The reason for the symposium was the GP researcher Floor van den Brand’s PhD ceremony. Her research, carried out among six hundred employees from 61 different companies and organisations, showed that one and a half times the number of people quit smoking – until one year after training – if they receive gift vouchers in addition to the training programme.
After her research, Van den Brand says during the symposium, she designed the website www.samensterkerstoppen.nl. This is meant to help employers get started. The PhD graduate pre-calculated that smoking breaks and absence due to illness – smokers are sick three days more per year, on average – costs more than five thousand euro per year, working on the basis of an hourly wage of 34 euro. At the same time, the group training plus the reward cost less than a one-off six hundred euro.
But why reward unhealthy behaviour, employers and non-smokers sometimes say? ‘I don’t get anything, those who smoke do.’ It’s not about rewarding unhealthy behaviour, says Van den Brand. “The rewards are meant to condone healthy behaviour, to give smokers extra motivation.”
In 2018, twenty-four per cent of workers in the Netherlands smoked (of whom 17 per cent on a daily basis), according to the Trimbos Institute. That is comparable to the percentages among the population as a whole. Of the unemployed, 29 per cent smoked and of those unable to work, 35 per cent.
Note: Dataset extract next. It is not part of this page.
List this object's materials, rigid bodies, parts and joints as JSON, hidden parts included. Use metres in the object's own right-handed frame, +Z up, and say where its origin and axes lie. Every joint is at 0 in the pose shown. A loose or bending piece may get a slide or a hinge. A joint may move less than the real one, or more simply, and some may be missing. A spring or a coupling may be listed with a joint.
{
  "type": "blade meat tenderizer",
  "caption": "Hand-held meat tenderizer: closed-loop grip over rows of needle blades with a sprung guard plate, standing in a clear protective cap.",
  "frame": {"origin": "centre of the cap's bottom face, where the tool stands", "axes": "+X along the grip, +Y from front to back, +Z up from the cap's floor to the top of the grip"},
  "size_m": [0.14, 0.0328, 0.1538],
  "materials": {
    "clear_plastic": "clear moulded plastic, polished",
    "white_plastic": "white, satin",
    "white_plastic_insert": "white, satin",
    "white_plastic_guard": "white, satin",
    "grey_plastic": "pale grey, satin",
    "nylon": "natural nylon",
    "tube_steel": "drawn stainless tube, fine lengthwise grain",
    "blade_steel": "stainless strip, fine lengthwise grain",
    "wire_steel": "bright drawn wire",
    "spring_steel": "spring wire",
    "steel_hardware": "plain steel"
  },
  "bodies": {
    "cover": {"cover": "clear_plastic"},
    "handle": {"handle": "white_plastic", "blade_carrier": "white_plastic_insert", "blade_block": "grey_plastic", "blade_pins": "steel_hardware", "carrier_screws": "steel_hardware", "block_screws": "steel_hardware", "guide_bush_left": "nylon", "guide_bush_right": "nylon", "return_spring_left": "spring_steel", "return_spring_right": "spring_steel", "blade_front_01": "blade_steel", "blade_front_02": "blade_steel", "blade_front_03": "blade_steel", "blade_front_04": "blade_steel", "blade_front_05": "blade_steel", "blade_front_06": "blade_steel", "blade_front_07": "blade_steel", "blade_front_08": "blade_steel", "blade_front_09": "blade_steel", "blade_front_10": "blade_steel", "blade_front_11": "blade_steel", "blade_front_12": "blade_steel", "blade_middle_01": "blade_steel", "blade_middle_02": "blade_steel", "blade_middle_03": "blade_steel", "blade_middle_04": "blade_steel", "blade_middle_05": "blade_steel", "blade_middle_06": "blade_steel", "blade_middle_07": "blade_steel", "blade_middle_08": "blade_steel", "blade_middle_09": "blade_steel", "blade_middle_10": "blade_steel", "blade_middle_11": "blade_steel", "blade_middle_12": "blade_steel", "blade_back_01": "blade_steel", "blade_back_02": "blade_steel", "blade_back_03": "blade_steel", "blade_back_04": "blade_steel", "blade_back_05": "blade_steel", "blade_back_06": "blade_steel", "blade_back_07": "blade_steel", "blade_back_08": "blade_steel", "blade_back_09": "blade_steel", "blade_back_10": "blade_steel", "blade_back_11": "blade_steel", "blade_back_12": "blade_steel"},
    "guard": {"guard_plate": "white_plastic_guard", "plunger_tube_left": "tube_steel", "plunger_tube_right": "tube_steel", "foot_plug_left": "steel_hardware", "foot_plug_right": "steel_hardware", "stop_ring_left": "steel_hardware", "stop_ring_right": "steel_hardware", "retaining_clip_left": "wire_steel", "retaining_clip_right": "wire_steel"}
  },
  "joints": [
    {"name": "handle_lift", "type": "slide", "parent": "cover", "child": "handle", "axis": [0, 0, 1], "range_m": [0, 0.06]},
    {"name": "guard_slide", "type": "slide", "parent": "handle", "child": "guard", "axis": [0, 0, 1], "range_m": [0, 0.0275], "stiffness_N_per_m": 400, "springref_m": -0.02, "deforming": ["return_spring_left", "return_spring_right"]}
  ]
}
In Van den Brand’s research, participants received a total of 350 euro if they still hadn’t smoked after a year: first it was three times fifty euro (after the group training and then after three and six months) and two hundred euro at the end. In Rotterdam, among health care staff, there is an experiment in which smokers choose their own type of reward.
Some want the highest amount at the end, as in the Maastricht study, others at the beginning. But surprisingly enough, says the Rotterdam PhD researcher Nienke Broderie, most of the participants chose a completely different variant, in which they could even lose money.
This is the so-called deposit option, in which they invest one hundred euro themselves. “They bring in actual cash, which we keep in the safe. Anyone who doesn’t make it, loses their deposit. Despite everything, they like to pay something, maybe to avoid the impression that they are being given money, that it is easy money.”
No matter what, the rewards result in more people stopping, regardless of income or education level. So not just among employees of modest means, although the greatest profit can be gained in this group. Where 15 per cent of higher educated still smoke, for the lower educated the figure is 26 per cent.
Quitting smoking for them is not easy, says speaker Gera Nagelhout. She is an endowed professor at the UM, specialised in the health and well-being of people with a low socioeconomic position. “They are often more addicted and experience more stress, which has a negative effect on their self-discipline. They can’t rely on much social support from their environment when they are trying to stop.”
To reach this group, you need more than just waving some gift vouchers before their eyes. It already begins at the recruitment stage. How can you make this group interested in participating? A report about best practises, which Nagelhout collaborated on, was published last week. To mention but a few: be careful of your tone, it should be understanding and not judgemental; allow participants to become acquainted but without obligation and help them to sign up, in order to also get around the problem of being unlettered; and the stop programme should have a low threshold and be free of charge.
The recommendations are welcome, as few employees are participating in the training, the Trimbos Institute reckons. “No, not everyone is joining in,” says Van den Brand. “Some people are just not ready for it, for others the timing is just not right, and again others may prefer to choose individual guidance instead of group training. On the other hand, some employers only offer the odd group training to a maximum number of participants and are satisfied when it is full.”
Then it’s Lesley Sinclair’s turn, a researcher at Edinburgh University. Extra concentration is required because of her heavy Scottish accent. Sinclair has been trying for years to convince pregnant women to stop smoking. In 2008, thirty per cent of pregnant women from lower classes in the United Kingdom still smoked.
Financial rewards in the form of shopping vouchers, with which they have been experimenting for about ten years, proved to show real results. Many more pregnant women participated in the stop programmes and turned their backs on smoking. Someone in the ‘hall’ asks whether the partners are also involved in the attempt to quit smoking. Yes, that appeared to be the case, although the researchers didn’t register how many of them stopped.
A difference with the Netherlands is that in the United Kingdom and the US more money – 750 euro or dollar – is set aside to reward smokers. Van den Brand: “It is much more common in those countries to reward healthy behaviour. Employers sometimes pay high insurance premiums and medical costs for employees. Higher rewards then still turn out to be lucrative.”